**What needs to be done:**
Write out the whole listing, matching it exactly.

**Dataset extract:**
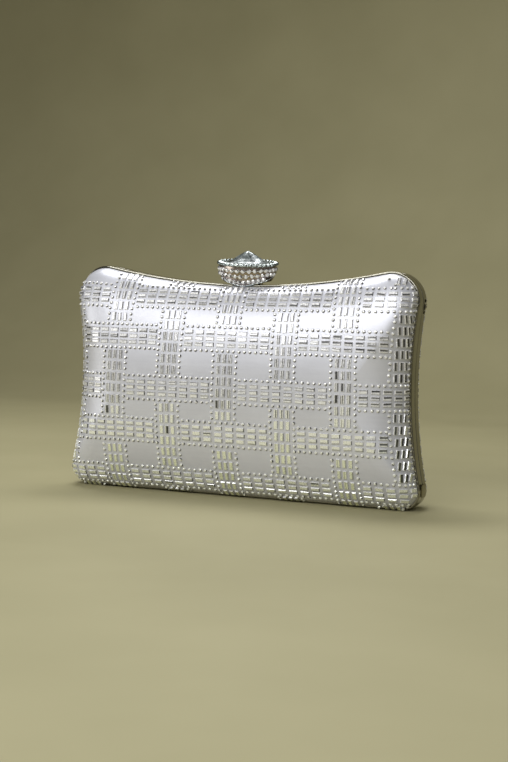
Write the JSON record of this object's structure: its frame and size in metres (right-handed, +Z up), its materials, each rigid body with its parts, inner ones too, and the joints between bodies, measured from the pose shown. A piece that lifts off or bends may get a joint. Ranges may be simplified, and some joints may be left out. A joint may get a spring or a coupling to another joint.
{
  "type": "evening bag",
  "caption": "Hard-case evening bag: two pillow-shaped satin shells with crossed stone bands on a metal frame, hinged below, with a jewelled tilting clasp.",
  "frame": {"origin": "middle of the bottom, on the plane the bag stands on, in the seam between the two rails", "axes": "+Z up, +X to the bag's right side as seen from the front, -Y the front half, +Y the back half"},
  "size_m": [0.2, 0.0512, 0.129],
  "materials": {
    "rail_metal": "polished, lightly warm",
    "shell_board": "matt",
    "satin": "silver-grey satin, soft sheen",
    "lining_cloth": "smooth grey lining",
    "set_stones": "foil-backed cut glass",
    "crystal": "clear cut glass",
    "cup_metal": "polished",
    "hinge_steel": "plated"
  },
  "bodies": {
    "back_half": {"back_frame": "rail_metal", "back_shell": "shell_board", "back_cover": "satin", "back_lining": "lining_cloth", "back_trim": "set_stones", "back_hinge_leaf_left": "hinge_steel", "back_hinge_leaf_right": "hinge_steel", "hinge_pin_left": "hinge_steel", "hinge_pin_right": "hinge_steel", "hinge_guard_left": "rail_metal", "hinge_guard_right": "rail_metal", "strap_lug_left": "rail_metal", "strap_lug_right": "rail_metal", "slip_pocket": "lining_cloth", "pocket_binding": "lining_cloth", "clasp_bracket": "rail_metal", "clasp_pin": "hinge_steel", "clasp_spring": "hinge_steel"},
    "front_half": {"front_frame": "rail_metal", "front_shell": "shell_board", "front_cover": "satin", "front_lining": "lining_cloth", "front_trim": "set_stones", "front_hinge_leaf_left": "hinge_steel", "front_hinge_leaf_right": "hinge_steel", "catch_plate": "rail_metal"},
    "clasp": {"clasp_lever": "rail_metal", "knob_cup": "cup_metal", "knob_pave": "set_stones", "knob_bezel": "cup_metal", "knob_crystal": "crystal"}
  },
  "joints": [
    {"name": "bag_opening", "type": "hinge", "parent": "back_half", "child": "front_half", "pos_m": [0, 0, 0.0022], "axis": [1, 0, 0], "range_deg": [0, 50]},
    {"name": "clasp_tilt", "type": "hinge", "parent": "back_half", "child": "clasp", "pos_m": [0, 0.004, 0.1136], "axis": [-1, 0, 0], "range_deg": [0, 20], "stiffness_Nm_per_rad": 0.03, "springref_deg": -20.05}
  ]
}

**Solution for this exercise:**
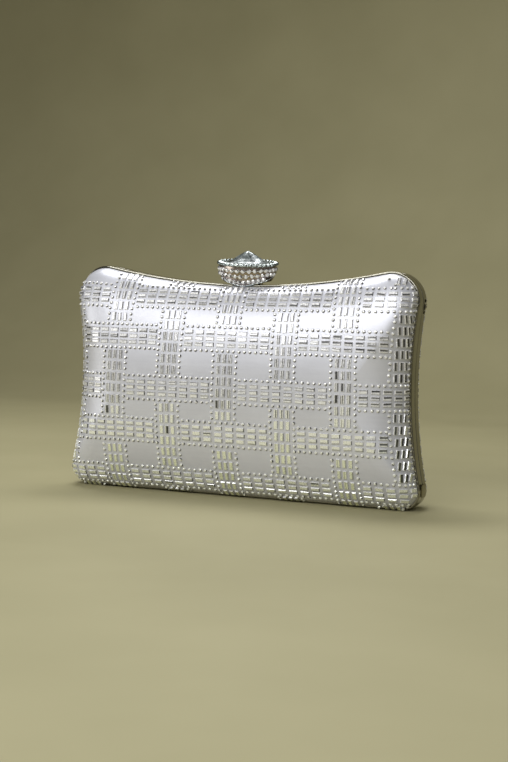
Write the JSON record of this object's structure: its frame and size in metres (right-handed, +Z up), its materials, each rigid body with its parts, inner ones too, and the joints between bodies, measured from the pose shown. A piece that lifts off or bends may get a joint. Ranges may be simplified, and some joints may be left out. A joint may get a spring or a coupling to another joint.
{
  "type": "evening bag",
  "caption": "Hard-case evening bag: two pillow-shaped satin shells with crossed stone bands on a metal frame, hinged below, with a jewelled tilting clasp.",
  "frame": {"origin": "middle of the bottom, on the plane the bag stands on, in the seam between the two rails", "axes": "+Z up, +X to the bag's right side as seen from the front, -Y the front half, +Y the back half"},
  "size_m": [0.2, 0.0512, 0.129],
  "materials": {
    "rail_metal": "polished, lightly warm",
    "shell_board": "matt",
    "satin": "silver-grey satin, soft sheen",
    "lining_cloth": "smooth grey lining",
    "set_stones": "foil-backed cut glass",
    "crystal": "clear cut glass",
    "cup_metal": "polished",
    "hinge_steel": "plated"
  },
  "bodies": {
    "back_half": {"back_frame": "rail_metal", "back_shell": "shell_board", "back_cover": "satin", "back_lining": "lining_cloth", "back_trim": "set_stones", "back_hinge_leaf_left": "hinge_steel", "back_hinge_leaf_right": "hinge_steel", "hinge_pin_left": "hinge_steel", "hinge_pin_right": "hinge_steel", "hinge_guard_left": "rail_metal", "hinge_guard_right": "rail_metal", "strap_lug_left": "rail_metal", "strap_lug_right": "rail_metal", "slip_pocket": "lining_cloth", "pocket_binding": "lining_cloth", "clasp_bracket": "rail_metal", "clasp_pin": "hinge_steel", "clasp_spring": "hinge_steel"},
    "front_half": {"front_frame": "rail_metal", "front_shell": "shell_board", "front_cover": "satin", "front_lining": "lining_cloth", "front_trim": "set_stones", "front_hinge_leaf_left": "hinge_steel", "front_hinge_leaf_right": "hinge_steel", "catch_plate": "rail_metal"},
    "clasp": {"clasp_lever": "rail_metal", "knob_cup": "cup_metal", "knob_pave": "set_stones", "knob_bezel": "cup_metal", "knob_crystal": "crystal"}
  },
  "joints": [
    {"name": "bag_opening", "type": "hinge", "parent": "back_half", "child": "front_half", "pos_m": [0, 0, 0.0022], "axis": [1, 0, 0], "range_deg": [0, 50]},
    {"name": "clasp_tilt", "type": "hinge", "parent": "back_half", "child": "clasp", "pos_m": [0, 0.004, 0.1136], "axis": [-1, 0, 0], "range_deg": [0, 20], "stiffness_Nm_per_rad": 0.03, "springref_deg": -20.05}
  ]
}